__Short task__
Below you will find a set of lines. Repeat them all exactly.

+++ Available data

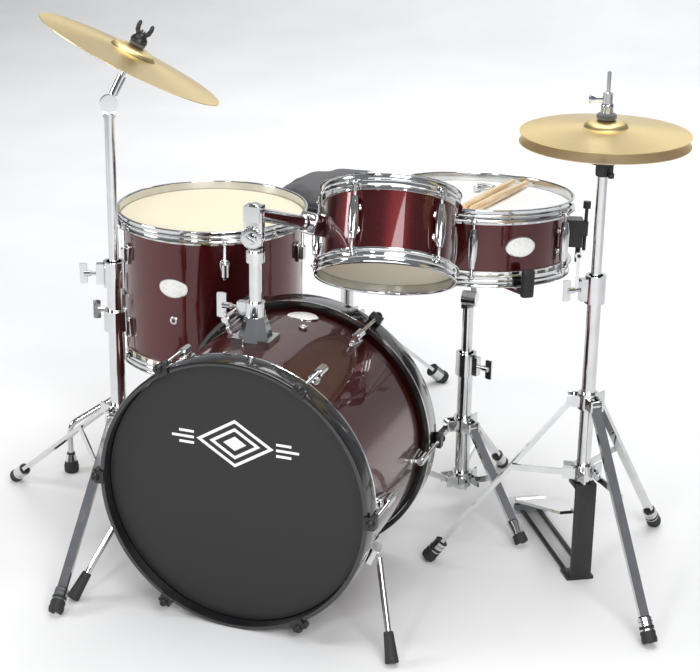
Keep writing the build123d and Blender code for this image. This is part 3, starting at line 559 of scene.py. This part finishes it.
def bass_emblem():
    """A plain emblem on the front head: nested diamonds between two stacks of bars."""
    mark = Gather()
    at = BASS_PLACE @ shifted(0, 82, BASS_SHELL / 2 + 1.0)

    def outline(scale):
        return [(62 * scale, 0), (0, 38 * scale), (-62 * scale, 0), (0, -38 * scale)]

    for outer, inner in ((1.0, 0.86), (0.66, 0.52)):
        big, small = outline(outer), outline(inner)
        points = [(x, y, z) for z in (0.0, 0.35) for x, y in big + small]
        faces = []
        for i in range(4):
            j = (i + 1) % 4
            faces += [(8 + i, 8 + j, 12 + j, 12 + i), (i, 4 + i, 4 + j, j)]
            faces += [(i, j, 8 + j, 8 + i), (4 + i, 12 + i, 12 + j, 4 + j)]
        mark.put((points, faces), at)
    mark.put(prism(outline(0.3), 0.35, 0), at @ shifted(0, 0, 0.18))
    for side in (-1, 1):
        for half_length, x, y in ((18, 84, 0), (12, 78, 9), (12, 78, -9)):
            bar = [(half_length, 2), (-half_length, 2), (-half_length, -2), (half_length, -2)]
            mark.put(prism(bar, 0.35, 0), at @ shifted(side * x, y, 0.18))
    mark.piece("bass_emblem", ENAMEL, "kit", "white_head")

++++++

__Answer to this problem__
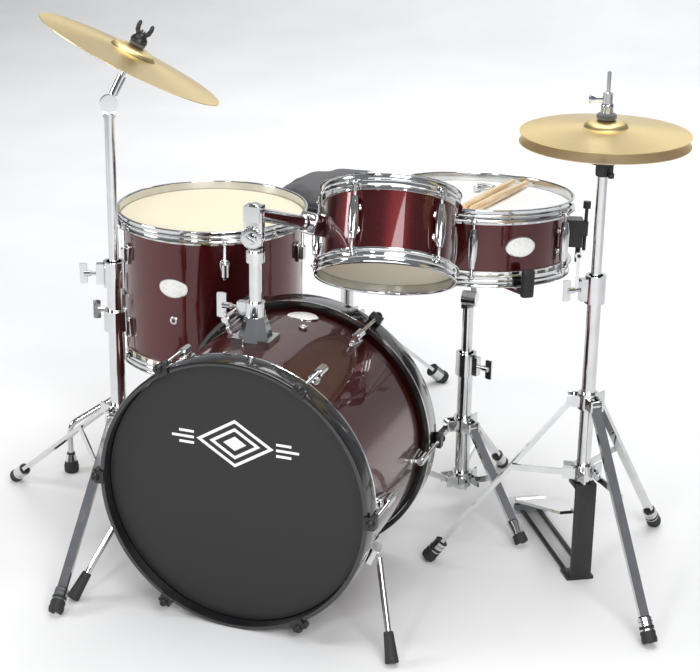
Keep writing the build123d and Blender code for this image. This is part 3, starting at line 559 of scene.py. This part finishes it.
def bass_emblem():
    """A plain emblem on the front head: nested diamonds between two stacks of bars."""
    mark = Gather()
    at = BASS_PLACE @ shifted(0, 82, BASS_SHELL / 2 + 1.0)

    def outline(scale):
        return [(62 * scale, 0), (0, 38 * scale), (-62 * scale, 0), (0, -38 * scale)]

    for outer, inner in ((1.0, 0.86), (0.66, 0.52)):
        big, small = outline(outer), outline(inner)
        points = [(x, y, z) for z in (0.0, 0.35) for x, y in big + small]
        faces = []
        for i in range(4):
            j = (i + 1) % 4
            faces += [(8 + i, 8 + j, 12 + j, 12 + i), (i, 4 + i, 4 + j, j)]
            faces += [(i, j, 8 + j, 8 + i), (4 + i, 12 + i, 12 + j, 4 + j)]
        mark.put((points, faces), at)
    mark.put(prism(outline(0.3), 0.35, 0), at @ shifted(0, 0, 0.18))
    for side in (-1, 1):
        for half_length, x, y in ((18, 84, 0), (12, 78, 9), (12, 78, -9)):
            bar = [(half_length, 2), (-half_length, 2), (-half_length, -2), (half_length, -2)]
            mark.put(prism(bar, 0.35, 0), at @ shifted(side * x, y, 0.18))
    mark.piece("bass_emblem", ENAMEL, "kit", "white_head")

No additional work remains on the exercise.